DECONVOLUTION OF REFRACTION SEISMOGRAMS FROM LARGE UNDERWATER EXPLOSIONS

Abstract

The P-wave spectra of seismograms from large underwater explosions are frequently dominated by reverberations. When this is so, a simple reverberation model similar to that of Backus (1959) gives a good approximation to the source spectrum. The basic wavelet determined by this method is not necessarily minimum‐delay. A few promising deconvolutions have been carried out, revealing a sequence of arrivals of comparable amplitudes separated by short time intervals. Synthetic seismograms which have been constructed from these spike sequences differ very little from the field records. However, the technique often yields output seismograms which are not easily interpreted.
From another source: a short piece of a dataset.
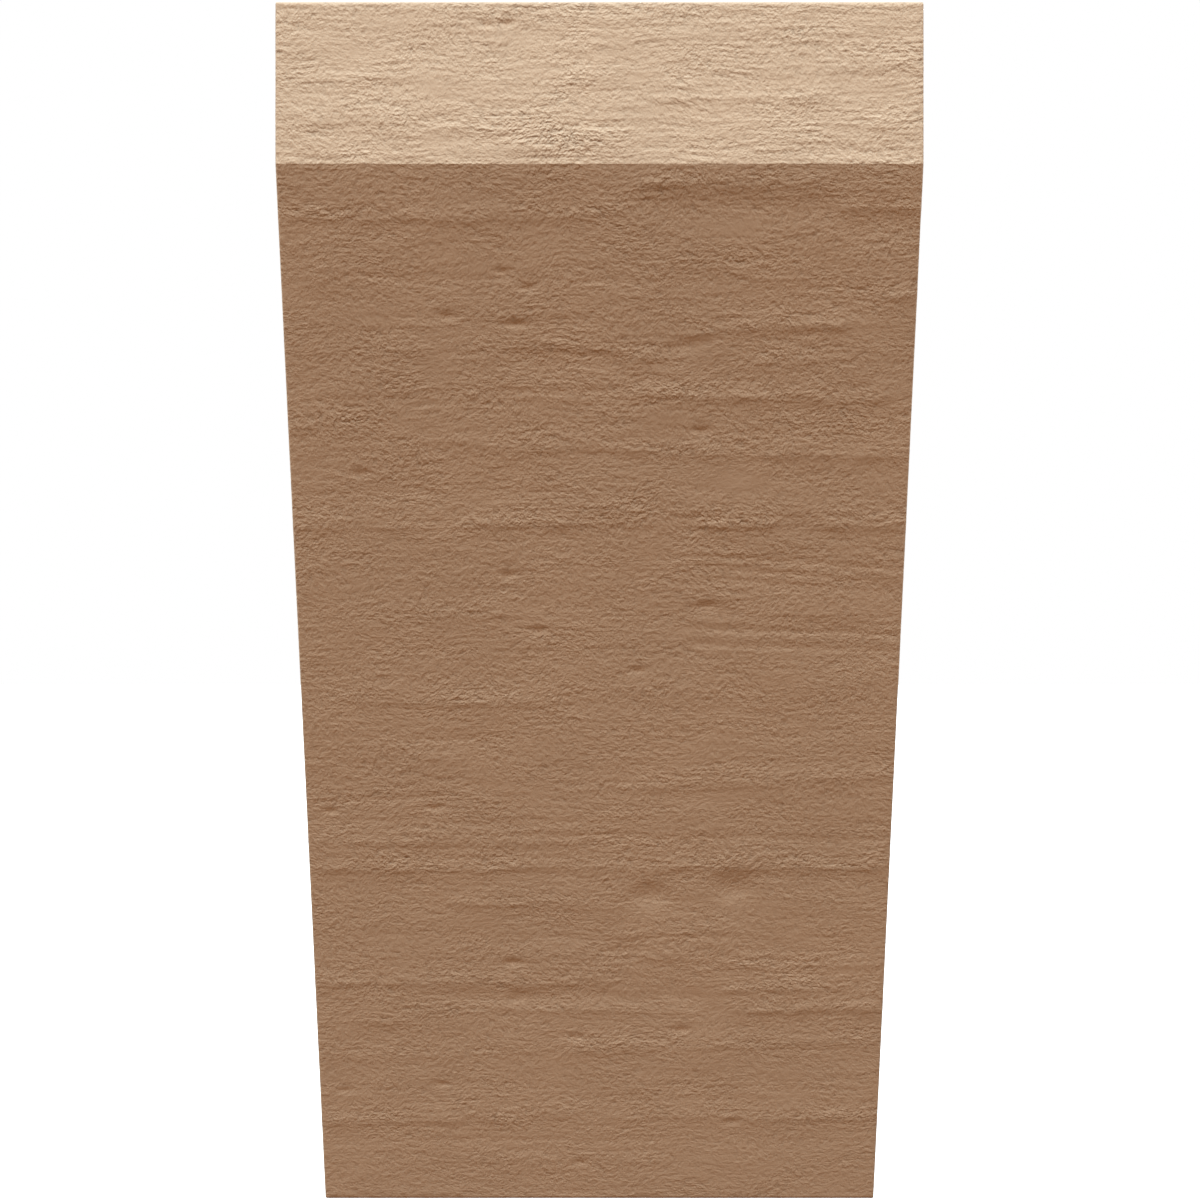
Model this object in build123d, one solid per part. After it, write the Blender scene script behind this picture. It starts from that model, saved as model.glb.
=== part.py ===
from build123d import *
import os

# A one-piece timber-effect corbel: a square-ended block whose underside slopes back to a thin toe.
# Its flat back is fixed to a wall, and its flat top carries a shelf, a beam or an eave.
#
# The origin is the centre of the back face. X runs along the wall, +Z is up, and the corbel
# stands out from the wall towards -Y. Its left and right halves mirror each other.

INCH = 25.4

# Driving dimensions, in millimetres
corbel_width = 6 * INCH
corbel_height = 12 * INCH
top_projection = 6 * INCH
nose_height = 1.5 * INCH
toe_depth = 1.5 * INCH
eased_edge_radius = 0.5

# The levels of the side profile
WALL_Y = 0.0
NOSE_Y = WALL_Y - top_projection
TOE_FRONT_Y = WALL_Y - toe_depth
TOP_Z = corbel_height / 2
NOSE_BOTTOM_Z = TOP_Z - nose_height
TOE_Z = TOP_Z - corbel_height


def side_profile():
    """The corbel from its side: flat top, upright nose, sloping underside, level toe and flat back."""
    corners = [
        (WALL_Y, TOP_Z),
        (NOSE_Y, TOP_Z),
        (NOSE_Y, NOSE_BOTTOM_Z),
        (TOE_FRONT_Y, TOE_Z),
        (WALL_Y, TOE_Z),
    ]
    return Plane.YZ * make_face(Polyline(*corners, close=True))


def edges_off_the_wall(block):
    """Every edge but the four round the back face, which stay sharp so that it lies close to the wall."""
    wall_edges = block.faces().sort_by(Axis.Y)[-1].edges()
    return block.edges().filter_by(lambda edge: edge not in wall_edges)


def make_corbel():
    """The corbel as one solid, with its exposed edges eased."""
    block = extrude(side_profile(), amount=corbel_width / 2, both=True)
    return fillet(edges_off_the_wall(block), radius=eased_edge_radius)


corbel = make_corbel()
corbel.label = "corbel"

os.makedirs("parts", exist_ok=True)
export_step(corbel, "parts/corbel.step")
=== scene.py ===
"""The looks of a moulded timber-effect corbel.

The block is cast in one piece. Every face that shows has the relief of sandblasted timber, with
its grain running level round the block, and the whole is primed an even tan. Lengths are in
millimetres until a mesh, a lamp or the camera is made.
"""
import math

import bpy
import numpy as np
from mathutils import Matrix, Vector


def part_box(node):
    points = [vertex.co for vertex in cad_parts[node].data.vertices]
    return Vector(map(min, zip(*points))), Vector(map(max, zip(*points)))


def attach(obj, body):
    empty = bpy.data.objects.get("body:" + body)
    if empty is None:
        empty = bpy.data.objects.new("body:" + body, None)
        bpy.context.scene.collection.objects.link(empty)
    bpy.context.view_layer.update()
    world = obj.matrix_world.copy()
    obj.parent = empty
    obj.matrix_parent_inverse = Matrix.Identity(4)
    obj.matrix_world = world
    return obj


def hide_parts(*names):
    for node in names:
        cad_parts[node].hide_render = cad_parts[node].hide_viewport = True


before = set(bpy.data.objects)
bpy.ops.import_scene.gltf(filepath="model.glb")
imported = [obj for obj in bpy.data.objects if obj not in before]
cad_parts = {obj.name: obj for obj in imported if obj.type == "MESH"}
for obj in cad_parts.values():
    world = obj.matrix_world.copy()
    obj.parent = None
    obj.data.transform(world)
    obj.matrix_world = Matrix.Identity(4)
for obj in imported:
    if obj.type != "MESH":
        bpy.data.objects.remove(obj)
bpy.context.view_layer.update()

MM = 0.001

# The block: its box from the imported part, and the sizes that shape its side profile
low_corner, high_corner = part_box("corbel")
WIDTH, PROJECTION, HEIGHT = (high_corner - low_corner) / MM
NOSE_HEIGHT = 38.1
TOE_DEPTH = 38.1
EASED_RADIUS = 0.5

SLOPE_DROP = HEIGHT - NOSE_HEIGHT
SLOPE_RUN = PROJECTION - TOE_DEPTH
SLOPE_LENGTH = math.hypot(SLOPE_DROP, SLOPE_RUN)
SLOPE_TILT = math.atan2(SLOPE_RUN, SLOPE_DROP)
FRONT_LENGTH = NOSE_HEIGHT + SLOPE_LENGTH

# The net that carries the relief: grid lines run closer together across the grain than along it
STEP_ALONG_GRAIN = 1.5
STEP_ACROSS_GRAIN = 0.6
STEPS_TO_WALL = 28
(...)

A study using synthetic seismograms suggests five reasons for this: 1) low signal‐to‐noise ratios, which result in too narrow a frequency band in which signal is predominant; 2) pulses arriving at the recorder having undergone phase changes during transmission, especially in combination with 3) very close spacing of the sequence of arrivals, causing overlap of the deconvolved output pulses; 4) the presence of arrivals which are not propagated along simple ray‐theory paths, and 5) poor estimation of the source parameters. Nonlinear effects and complex geology at the source are other possible causes of complications in the deconvolved records.